Karla: I interned in Hollister at The Pinnacle and at the Tennessean in Nashville, and when I went back to Ecuador I worked at Diario El Comercio. It teaches you a lot. I mean, you go to school and you learn the basics, but you really learn in the newsroom because you’re shooting everyday on so many assignments.
At Diario El Comercio they totally overworked their photographers. Sometimes I had eight assignments a day because there were so many sections to their newspaper. But that’s how you build your portfolio. Still, it’s a lot of work, and it’s kind of scary to talk to people if you’re not completely extroverted.
Lisa: I think that’s the reason I didn’t go into photography.
Karla: I’m a little shy; I don’t just go and talk to people. But you do it because you have to—you push yourself. Newspaper trains you for that. It helps build your confidence. You stop being so afraid and you learn how to talk to people. It was my education on how to approach the world.
Lisa: You are a storyteller. Tell me about that, and how you look for the stories you want to tell.
Karla: When I was growing up, my grandma told me that her mom was one of those people who always had stories. All these women used to come to her house and sit around and she would tell them stories. So storytelling is part of my heritage, I guess.
For me to choose a story, there has to be something that just grabs my attention. Maybe that’s what drives me to stories, to explore things, to bring out some aspect of weird, or good, or bad, or whatever. I want to draw out some kind of emotion so the viewer can feel something, like the tension or the beauty. You know what I mean?
Lisa: Sure. Your story of pasillo music is very emotional, and seems very connected to family.
Karla: I hear pasillo music and I want to cry because it has this sort of gentle nostalgia to it. My dad plays pasillo and it’s so important to him. His happiest moments are to be with his friends playing pasillos. Working on the story, I realized this is not just about him. It’s about me. In my house there were always musicians and they played all the time when I was growing up. It’s crazy because it happens in all of Ecuador. A lot of these musicians are older now and they still do it. It’s kind of sweet that it’s still alive. It’s like another world, a world that’s probably going to change somehow, going forward.
Lisa: You and your husband Ivan have moved to LA with your son, who’s three years old. Are you worried that he won’t grow up having pasillo and Ecuadorian culture as part of his life?
Karla: It totally worries me. The hardest thing for me was to leave my culture. I have family here but I’m very attached to my roots. I don’t want him to forget where he comes from and I don’t want him to not be connected to that. It’s definitely scary, like “is he ever going to feel like he’s from my culture or is that going to just kind of disappear?”

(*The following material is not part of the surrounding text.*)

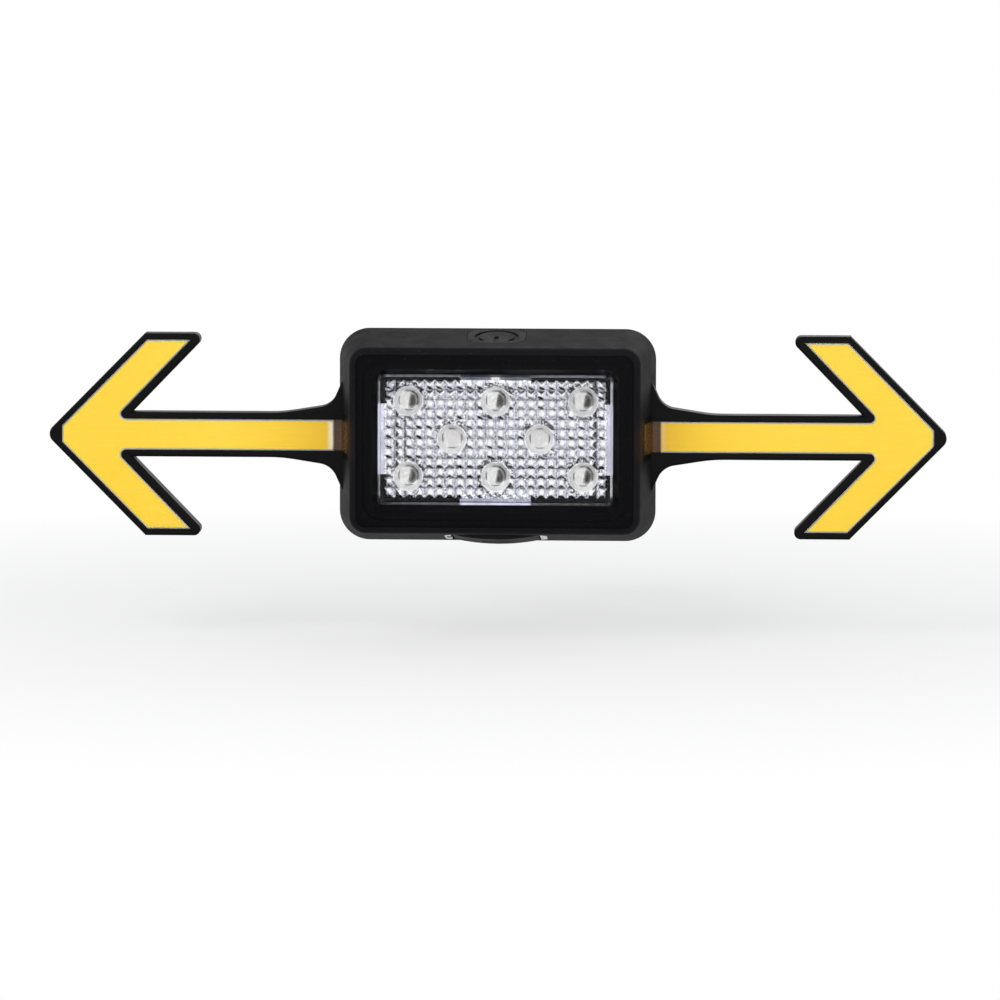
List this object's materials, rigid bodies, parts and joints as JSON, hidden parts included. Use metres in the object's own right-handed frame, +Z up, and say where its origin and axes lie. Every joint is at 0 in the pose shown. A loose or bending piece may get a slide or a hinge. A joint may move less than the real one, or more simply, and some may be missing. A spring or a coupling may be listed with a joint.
{
  "type": "bicycle signal lamp",
  "caption": "Rear bicycle lamp with a framed lens over a faceted reflector, amber arrows on both sides and a clamp for a seat post.",
  "frame": {"origin": "on the seat post's axis, in the middle of the clamp's height", "axes": "+X along the lamp's width, from arrow tip to arrow tip; +Z up along the seat post; -Y the way the lamp shines"},
  "size_m": [0.1704, 0.0727, 0.0411],
  "materials": {
    "housing_black": "fine matte texture",
    "bezel_black": "gloss",
    "lens_clear": "clear moulded plastic, polished",
    "seal_rubber": "matt",
    "reflector_bright": "vacuum metallised",
    "led_clear": "clear",
    "led_white": "satin",
    "board_black": "black solder resist",
    "fastener_steel": "zinc plated",
    "chip_black": "moulded epoxy",
    "board_green": "green solder resist",
    "guide_amber": "smooth tinted light guide",
    "frame_black": "satin",
    "button_rubber": "matt",
    "socket_metal": "plated",
    "port_white": "satin",
    "battery_silver": "laminate pouch",
    "pad_foam": "closed-cell foam",
    "lead_red": "insulated wire",
    "bracket_nylon": "glass-filled nylon",
    "liner_rubber": "matt"
  },
  "bodies": {
    "bracket": {"bracket": "bracket_nylon", "bracket_liner": "liner_rubber", "clamp_nut": "fastener_steel"},
    "clamp_washer": {"clamp_washer": "fastener_steel"},
    "clamp_screw": {"clamp_screw": "fastener_steel"},
    "lamp": {"front_housing": "housing_black", "inner_bezel": "bezel_black", "lens": "lens_clear", "lens_seal": "seal_rubber", "reflector": "reflector_bright", "led_domes": "led_clear", "led_bases": "led_white", "led_board": "board_black", "board_screws": "fastener_steel", "board_components": "chip_black", "receiver_module": "board_green", "side_leds": "led_white", "left_arrow_guide": "guide_amber", "right_arrow_guide": "guide_amber", "left_arrow_frame": "frame_black", "right_arrow_frame": "frame_black", "tact_switch": "socket_metal", "port_surround": "port_white", "port_cover_strap": "button_rubber", "charge_socket": "socket_metal", "charge_socket_tongue": "chip_black", "battery": "battery_silver", "battery_pad": "pad_foam", "battery_leads": "lead_red", "battery_plug": "port_white", "rear_cover": "housing_black", "cover_seal": "seal_rubber", "cover_screws": "fastener_steel"},
    "power_button": {"power_button": "button_rubber", "switch_plunger": "chip_black"},
    "port_cover": {"port_cover": "button_rubber"}
  },
  "joints": [
    {"name": "lamp_release", "type": "slide", "parent": "bracket", "child": "lamp", "axis": [0, 0, 1], "range_m": [0, 0.022]},
    {"name": "power_button_press", "type": "slide", "parent": "lamp", "child": "power_button", "axis": [0, 0, -1], "range_m": [0, 0.0004], "stiffness_N_per_m": 1000},
    {"name": "port_cover_hinge", "type": "hinge", "parent": "lamp", "child": "port_cover", "pos_m": [-0.00768, -0.03491, -0.01857], "axis": [0, 0.9818, -0.1898], "range_deg": [0, 95]},
    {"name": "clamp_washer_slide", "type": "slide", "parent": "bracket", "child": "clamp_washer", "axis": [1, 0, 0], "range_m": [0, 0.0021]},
    {"name": "clamp_screw_turn", "type": "hinge", "parent": "clamp_washer", "child": "clamp_screw", "pos_m": [0, 0.02455, 0], "axis": [1, 0, 0], "range_deg": [0, 1081]}
  ],
  "couplings": [
    {"joint": "clamp_screw_turn", "follows": "clamp_washer_slide", "rad_per_m": 8976}
  ]
}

So it’s funny that when I shot the pasillo story I was pregnant with my son. I traveled everywhere with him in my belly, trying to shoot as much as I could before I gave birth. My dad used to say, “He’s definitely going to like this music because he’s listening to it all the time.”
Lisa: When you’re in the field, you gather every asset you can, including audio, video as well as photography. You and Ivan have done some really beautiful videos. The pasillo piece is very nice. Do you enjoy video?
Karla: I don’t really do much video, to tell you the truth. It’s a different mindset. A lot of times, you’re shooting video but you’re missing your stills, and it hurts. You’re like, “I want to be photographing this!” It’s hard making that decision: will it be better as a still or would it work better as video? To do video, it certainly helps to work as a team, because one of you can concentrate on one thing and the other can look after the other part. When I work with Ivan, he can focus more on video and I shoot stills.
What I have been doing a lot, and kind of prefer, is recording field audio—interviews, ambient sounds, even narration. I think it raises your story to another level by adding a new dimension.
Lisa: And you know, on Ingage, you can weave your pictures, video, and audio together to tell a story that has several levels…
Karla: I like it. It’s an awesome tool.
Lisa: So, Karla, you’re eight months pregnant with your second child. How will having two kids change your work or the things you want to focus on?
Karla: When I had my son Nahuel, Ivan and I had been working nonstop for many years. I was thinking, I’m ready to take a break and be a mom. But then I started missing photography a lot. I was like, “I want to shoot again, and edit my stories.” But with one kid and especially two, you have so much less time to work that it forces you to choose what you really, really want to do.
If I hadn’t had a kid, it would probably have taken me longer to do a certain story, or I would have been all over the place. So I think it’s helped me focus. You think, “I had so much time before. What was I doing?” It’s weird how your perspective just changes. Even with two kids, I still want to travel. I still want to do stories that are not exactly around here. The world is full of stories that are waiting to be told.